A new book explores how dumpster diving went from gross prank to progressive movement
Freegan rifles through Dumpster outside Au Bon Pain, 2006 (Getty Images)
Remember freegans, a.k.a. Dumpster divers? You might not. It’s been a long eight years since Oprah did her big freegan episode, sitting down with some newlyweds in the movement to talk about escaping consumer culture and sending Lisa Ling on a trash tour in New York City to show viewers all the edible muffins, broccoli, milk, bagels, and more that’s wasted in one day. This was the peak of freegan popularity in American culture, but some would say it spurred the more recent movement toward food-waste prevention.
Freegans were a bit more radical than what’s being proffered now, though, saying not “use what you consume better” but “question why so much is being produced that you could live well on garbage.” Alex V. Barnard, a doctoral candidate in sociology at UC Berkeley, spent years researching the movement for his recently released book, Freegans: Diving Into the Wealth of Food Waste in America. He was introduced to Dumpster diving through his involvement in the animal rights world; he’s vegan, “though not a level 10,” he says.
“The first time I heard the word [freegan] used...I asked myself, ‘OK, what does that even mean? I have never heard this word,’” Barnard tells me. (The New Food Economy points out that the word started as a joke.) “I looked it up and I realized that freeganism is essentially an extension of the logic of veganism. If veganism is the idea that the production of animal products is exploitation so you should stop consuming animal products, freeganism basically says, ‘If you think the production of any food or any good in a capitalist system is exploitative, you should try and stop consuming.’ Given that we need to eat, the best solution is to rescue food from the trash.”

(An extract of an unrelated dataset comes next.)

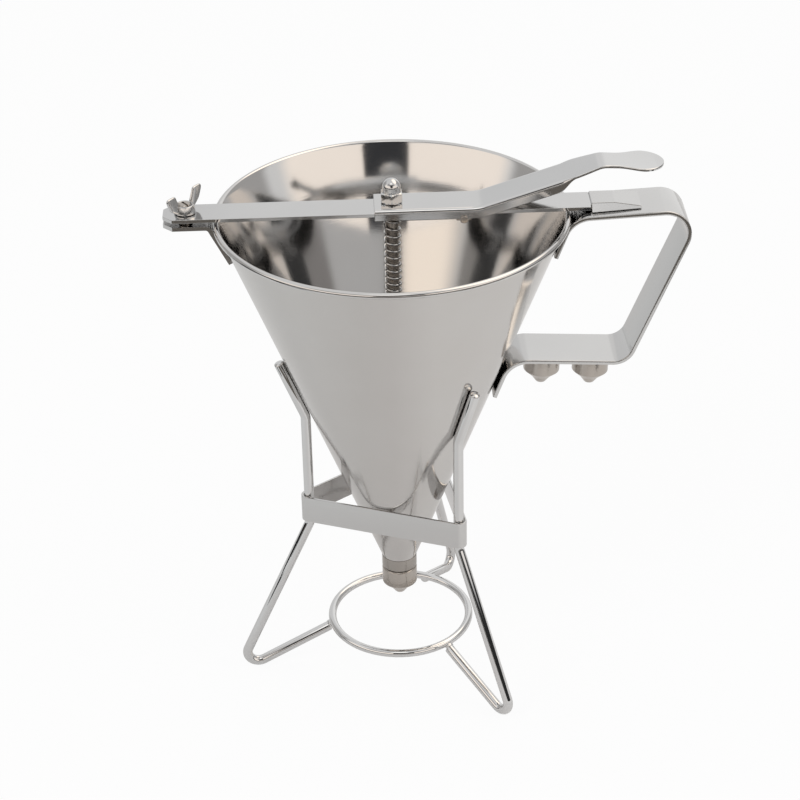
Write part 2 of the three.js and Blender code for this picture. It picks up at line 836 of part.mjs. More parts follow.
// A leg lies along the cone, drops straight, leans out to the foot and turns back in to carry the ring.
function leg(turn) {
  const off = (gap + legRadius) * coneLean;
  const tip = flat(wallRadius(legTop) + off, legTop);
  const upright = flat(0, 1);
  const knee = crossing(tip, flat(coneSlope, 1), flat(legUprightRadius, 0), upright);
  const path = roundedPath([
    tip,
    knee,
    flat(legUprightRadius, legLowerBendHeight),
    flat(footCornerRadius, footCornerHeight),
    flat(ringRadius + runEndOut, ringHeight - runEndDrop),
  ], [legUpperBend, legLowerBend, footBend]);
  const floor = slabUp([
    flat(0, -overrun),
    flat(footCornerRadius + overrun, -overrun),
    flat(footCornerRadius + overrun, overrun),
    flat(0, overrun),
  ], footCornerHeight - overrun, 0);
  return wireAlong(path, legRadius).subtract(floor).rotate([0, 0, (turn * 180) / Math.PI]);
}

// The rounded triangle that runs round the three legs at a given distance from their centres.
function bandPlan(distance) {
  return [backLegAngle, leftLegAngle, rightLegAngle].flatMap((leg) => {
    const at = flat(legUprightRadius * Math.cos(leg), legUprightRadius * Math.sin(leg));
    return Array.from({ length: smallSteps / 4 + 1 }, (_, i) => {
      const angle = leg + ((2 * Math.PI) / 3) * (i / (smallSteps / 4) - 1 / 2);
      return flat(at.x + distance * Math.cos(angle), at.y + distance * Math.sin(angle));
    });
  });
}

function standBand() {
  const inner = legRadius + gap;
  return slabUp(bandPlan(inner + bandSheet), bandBottom, bandTop)
    .subtract(slabUp(bandPlan(inner), bandBottom - overrun, bandTop + overrun));
}

function baseRing() {
  return solid(new THREE.TorusGeometry(ringRadius, ringWire, wireSides, ringSteps).translate(0, 0, ringHeight));
}

add('cone', cone(), satinSteel);
add('spout_socket', spoutSocket(), satinSteel);
add('nozzle', nozzle(nozzleBoreRadius).translate([0, 0, socketBottom - gap]), satinSteel);
add('handle_strap', handleStrap(), steel);
add('stud_left', underArm(stud(), spareLeftX), satinSteel);
add('stud_right', underArm(stud(), spareRightX), satinSteel);
add('spare_nozzle_left', underArm(nozzle(spareLeftBoreRadius), spareLeftX), satinSteel);
add('spare_nozzle_right', underArm(nozzle(spareRightBoreRadius), spareRightX), satinSteel);
add('bridge_socket', bridgeSocket(), steel);
add('bridge_bar', bridgeBar(), brightSteel);
add('ear_bracket', earBracket(), steel);
add('clamp_bolt', clampBolt(), satinSteel);
add('wing_nut', wingNut(), brightSteel);
add('pivot_saddle', pivotSaddle(), satinSteel);
add('pivot_pin', pivotPin(), satinSteel);
add('lever', lever(), brightSteel);
add('rod', round(rodRadius, rodBottom, nutBottom + rodReach, smallSteps), satinSteel);
add('acorn_nut', acornNut(), brightSteel);
add('valve_tip', valveTip(), satinSteel);
add('spring_seat', upperSeat(), satinSteel);
add('spring_collar', springCollar(), satinSteel);
add('retaining_clip', retainingClip(), springSteel);
add('spring', spring(), springSteel);
add('leg_front_left', leg(leftLegAngle), brightSteel);
add('leg_front_right', leg(rightLegAngle), brightSteel);
add('leg_back', leg(backLegAngle), brightSteel);
add('stand_band', standBand(), steel);
add('base_ring', baseRing(), brightSteel);

export default group;
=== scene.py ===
# %% [markdown]
# A dispensing funnel in polished stainless steel, on a stand of bent wire.
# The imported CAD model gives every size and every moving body. Blender adds what a faceted solid can't
# show: round wires, rolled edges, a dished thumb pad, and steel that mirrors a studio.

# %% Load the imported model
import math

import bpy
import bmesh
import numpy as np
from mathutils import Matrix, Vector


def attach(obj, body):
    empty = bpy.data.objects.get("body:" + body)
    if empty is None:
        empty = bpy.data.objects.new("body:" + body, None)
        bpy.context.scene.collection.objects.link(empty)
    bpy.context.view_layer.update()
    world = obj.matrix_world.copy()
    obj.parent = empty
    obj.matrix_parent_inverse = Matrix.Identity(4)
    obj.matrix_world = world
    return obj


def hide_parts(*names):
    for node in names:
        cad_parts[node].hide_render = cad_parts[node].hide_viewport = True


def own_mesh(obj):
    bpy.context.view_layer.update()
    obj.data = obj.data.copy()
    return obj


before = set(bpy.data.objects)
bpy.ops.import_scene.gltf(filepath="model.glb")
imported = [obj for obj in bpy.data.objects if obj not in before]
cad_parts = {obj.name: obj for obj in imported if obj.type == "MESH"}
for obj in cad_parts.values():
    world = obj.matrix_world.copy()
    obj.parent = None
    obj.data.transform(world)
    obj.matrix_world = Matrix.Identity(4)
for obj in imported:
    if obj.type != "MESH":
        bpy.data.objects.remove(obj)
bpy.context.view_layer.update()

# %% [markdown]
# The object is white metal on white, so the camera comes first: every later choice is judged through it.
# The view was worked out from the rim's ellipse, the bar's slope and the feet. It looks down by about
# thirty degrees through a long lens, and leans by one degree, as the picture does.

# %% Camera
MM = 0.001
PICTURE_PIXELS, SENSOR_WIDTH = 800, 36


def add_object(name, data):
    """An object in the scene that carries the data."""
    thing = bpy.data.objects.new(name, data)
    bpy.context.scene.collection.objects.link(thing)
    return thing


def aim_camera(distance, yaw, elevation, roll, target, focal_pixels):
    """The camera stands off from the target along two angles, then turns about its own axis by the roll.

    The lens in millimetres is the focal length in pixels times the sensor's width over the picture's.
    """
    level = math.cos(elevation)
    back = np.array([math.sin(yaw) * level, -math.cos(yaw) * level, math.sin(elevation)])
    right = np.array([math.cos(yaw), math.sin(yaw), 0.0])
    up = np.cross(right, -back)
    side = math.cos(roll) * right + math.sin(roll) * up
    top = -math.sin(roll) * right + math.cos(roll) * up
    data = bpy.data.cameras.new("camera")
    data.lens = focal_pixels * SENSOR_WIDTH / PICTURE_PIXELS
    data.sensor_width = SENSOR_WIDTH
    data.clip_end = 20
    camera = add_object("camera", data)
    place = (np.array(target) + distance * back) * MM
    turn = Matrix([[side[i], top[i], back[i]] for i in range(3)]).to_4x4()
    camera.matrix_world = Matrix.Translation(Vector(place)) @ turn
    bpy.context.scene.camera = camera
    return camera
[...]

In the book, Barnard examines the freegan movement in the context of a country that wastes 40% of its food while allowing for the existence of 17.6 million food insecure households. He doesn’t want to overstate freeganism’s influence, but “can say that in 2007, when I started researching the freegans, they were really the only group talking about food waste, even within the food movement.” In the age of Dan Barber’s wastED effort and artisanal vegan mayo made from hummus byproducts (seriously), that is no longer the case.
Unlike the current food-waste movement, freegans were attempting to draw attention to the problems with capitalist overproduction and globalized trade—in this, they proved less successful. “I don't want to wax too Marxist here, but there is the dynamic of capitalism that it takes people’s ethics and good intentions and repackages them as commodities to make a profit,” Barnard says. “Food waste has become about this one thing—not wasting food—without considering whether that's really contributing to the bigger changes in the food system. For example, if all you care about is food waste, you should probably put plastic packaging around everything; plastic packaging is a great way to avoid food waste. But is that really the direction we want to take our food system?” (Note: In a recent interview with the New Food Economy, Barnard tucks into a plastic-wrapped, scavenged sandwich.)
The food waste movement would probably do well to look back to the freegans, no matter how much of a punchline they may now be, to find some inspiration and prove more effective in changing agribusiness as a whole. “Unfortunately, for me, what's really been lost as the food waste movement has moved to the mainstream—which in a lot of ways is a good thing—is some of that critique,” Barnard explains further. “We're losing sight of how food waste is bound up with a capitalist agricultural system that is based on growth rather than feeding people.”
Barnard’s book (and those old Oprah clips) are certainly a good place to start.